Keeping a balance here is difficult. There are those liberal church people who suggest that nothing serious is happening in the Potter phenomenon, even that HP offers a positive role model. Abanes doubts if they are really taking in what the books demonstrate - a profoundly anti-Christian worldview.

But he does not bring out some relevant continuities. First these are boarding school stories, a genre with a long history (more so in the UK than in the States). The children in such stories have rarely been paragons. In fact the main characters in children's literature have often been, to say the least, naughty. Just William for example - or Biggles and colleagues, who did so much to help the war effort, but used expletives!

Secondly, they are social comedies, in which (as so often) a novelist mocks respectable people (like the Dursleys, Harry's stepfamily) or the bureaucracy of the Ministry of Magic. And once embarked on a magical college, the author and the reader enjoy the minute detailing of that imaginary world. That includes spells and other magical practices.

This is not new. There were, for example quite detailed descriptions of spells in Enid Blyton's Magic Faraway Tree books published in the War, and in Tolkien's The Hobbit (1937).

Lewis and Tolkien

Abanes loves Tolkien (a Roman Catholic incidentally) whose magic he claims is of a different kind to Rowling's, and he actually ends with a song from The Lord of the Rings.

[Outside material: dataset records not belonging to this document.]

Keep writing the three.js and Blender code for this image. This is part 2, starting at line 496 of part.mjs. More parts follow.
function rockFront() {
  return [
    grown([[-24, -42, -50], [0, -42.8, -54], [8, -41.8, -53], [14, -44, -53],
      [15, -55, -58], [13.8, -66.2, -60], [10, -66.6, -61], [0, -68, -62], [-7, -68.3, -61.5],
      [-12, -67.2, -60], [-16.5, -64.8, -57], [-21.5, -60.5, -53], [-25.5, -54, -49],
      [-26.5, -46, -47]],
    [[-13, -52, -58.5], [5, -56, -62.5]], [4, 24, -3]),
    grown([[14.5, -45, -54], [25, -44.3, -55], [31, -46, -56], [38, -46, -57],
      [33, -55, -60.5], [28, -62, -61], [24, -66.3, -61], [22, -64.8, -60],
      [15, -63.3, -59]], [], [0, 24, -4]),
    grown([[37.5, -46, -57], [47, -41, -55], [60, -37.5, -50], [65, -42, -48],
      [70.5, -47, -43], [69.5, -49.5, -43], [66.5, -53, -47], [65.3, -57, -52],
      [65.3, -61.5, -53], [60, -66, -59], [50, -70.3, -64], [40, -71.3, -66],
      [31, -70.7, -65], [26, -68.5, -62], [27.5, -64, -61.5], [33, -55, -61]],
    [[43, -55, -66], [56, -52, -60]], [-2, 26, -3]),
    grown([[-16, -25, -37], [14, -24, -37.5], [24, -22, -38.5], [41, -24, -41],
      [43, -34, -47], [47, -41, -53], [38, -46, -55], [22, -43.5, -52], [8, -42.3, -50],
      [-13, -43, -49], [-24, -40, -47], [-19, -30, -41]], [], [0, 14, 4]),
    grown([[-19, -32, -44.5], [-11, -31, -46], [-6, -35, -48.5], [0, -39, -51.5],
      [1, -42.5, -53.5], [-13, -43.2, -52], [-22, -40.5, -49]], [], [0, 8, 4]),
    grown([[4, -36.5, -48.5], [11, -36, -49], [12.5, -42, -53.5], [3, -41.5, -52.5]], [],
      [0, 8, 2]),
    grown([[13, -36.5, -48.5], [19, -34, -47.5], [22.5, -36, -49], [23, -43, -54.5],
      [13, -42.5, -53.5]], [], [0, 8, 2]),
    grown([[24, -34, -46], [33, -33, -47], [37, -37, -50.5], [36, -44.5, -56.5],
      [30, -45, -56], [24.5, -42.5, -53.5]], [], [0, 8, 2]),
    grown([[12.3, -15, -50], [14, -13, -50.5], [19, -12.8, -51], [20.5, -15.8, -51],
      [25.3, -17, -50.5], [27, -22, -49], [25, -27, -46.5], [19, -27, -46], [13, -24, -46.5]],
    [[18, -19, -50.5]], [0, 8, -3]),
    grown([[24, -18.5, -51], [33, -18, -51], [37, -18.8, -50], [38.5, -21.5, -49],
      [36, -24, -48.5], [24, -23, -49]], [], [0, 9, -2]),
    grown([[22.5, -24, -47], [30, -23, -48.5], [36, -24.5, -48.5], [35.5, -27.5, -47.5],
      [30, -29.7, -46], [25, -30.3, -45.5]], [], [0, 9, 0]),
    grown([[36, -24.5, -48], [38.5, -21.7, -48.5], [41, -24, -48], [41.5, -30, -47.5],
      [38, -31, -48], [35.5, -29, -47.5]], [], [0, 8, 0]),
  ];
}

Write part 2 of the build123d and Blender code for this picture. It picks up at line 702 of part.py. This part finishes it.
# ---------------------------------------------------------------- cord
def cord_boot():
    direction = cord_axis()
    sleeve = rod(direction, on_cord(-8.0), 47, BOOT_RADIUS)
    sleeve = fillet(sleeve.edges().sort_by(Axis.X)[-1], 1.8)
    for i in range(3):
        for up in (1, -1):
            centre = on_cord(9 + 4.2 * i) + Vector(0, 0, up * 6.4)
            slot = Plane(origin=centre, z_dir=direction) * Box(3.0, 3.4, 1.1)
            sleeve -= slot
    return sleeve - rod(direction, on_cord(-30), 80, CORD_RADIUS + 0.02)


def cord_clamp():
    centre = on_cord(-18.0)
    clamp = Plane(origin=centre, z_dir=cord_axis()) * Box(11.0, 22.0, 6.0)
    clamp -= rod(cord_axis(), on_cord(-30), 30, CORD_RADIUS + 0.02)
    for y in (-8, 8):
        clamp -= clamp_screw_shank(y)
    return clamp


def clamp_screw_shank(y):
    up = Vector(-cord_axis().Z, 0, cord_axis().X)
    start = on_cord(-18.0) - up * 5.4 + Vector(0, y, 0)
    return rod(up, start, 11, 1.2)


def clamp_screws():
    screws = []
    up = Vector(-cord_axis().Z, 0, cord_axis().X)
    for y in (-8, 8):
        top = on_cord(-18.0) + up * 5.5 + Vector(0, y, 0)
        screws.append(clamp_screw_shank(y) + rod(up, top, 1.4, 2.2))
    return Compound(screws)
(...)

But some of the features he condemns in Rowling, such as word play in names, are in Tolkien too. And did you realise that Gandalf was a Maia (a non-human angel) and not a human (Abanes, p.237)?

C.S. Lewis and Narnia also get a vote of confidence. Undoubtedly these authors wrote in a gentler age, and those of us who find say Roald Dahl gross, will rightly recoil from some of current children's literature.

Strategy

We need a strategy to respond to Harry Potter, and Abanes ends with some brief practical suggestions. Indeed this part could usefully be expanded, and then an index added. He insists we should get our facts straight about the Potter books and what we criticise.

There are some real quotes from witches. But in his treatment of parapsychology (the attempt to study scientifically inexplicable phenomena) the author resorts to second-hand data (p.157). It is, he says, a pseudoscientific field, which is exactly the view of the militant humanists.

The video

Harry Potter: Witchcraft Repackaged, a video from a California company, comes with a cover recommendation from Tim Le Haye, the Pre-Trib Rapture writer whose Left Behind series makes him a sort of Christian mini-equivalent of Ms. Rowling in sales. It is a repackaging of Jeremiah Films' own earlier work on witchcraft, and is much better than you might expect. Caryl Matrisciana, the co-presenter, was formerly Caryl Williams of Deo Gloria Trust in Bromley, England, so the English references are reliable. With considerable scholarship, the video hammers home the point that witchcraft is taught in the Potter books, occasionally taking guilt by association a long way. (Harry has a lightning scar on his face - the video 'cuts' to marching Nazis with lightning insignia. The name 'Potter' has both biblical and Sumerian significance, where it implies idolatry, feminism, etc.). The video leaves no doubt that if Wicca (which, incidentally, was substantially developed in England) is now a recognised religion, books which describe its practices ought not to be promoted in schools.

Powerful woman

J.K. Rowling is not only one of the wealthiest women in the country, she is also one of the most powerful, because she reaches millions of children and adults. Her publishers and booksellers are very happy. But the full ramifications of what she has stirred up through occult fiction are yet to unfold. She has not espoused any religion beyond a vague theism, and could come out as a card-carrying pagan. Or her inspiration could overwhelm her as she deliberately allows dark themes to unfold, taking her closer to horror writers like Stephen King. We must pray that she will hear God's word, and turn Harry Potter away from the path of destruction.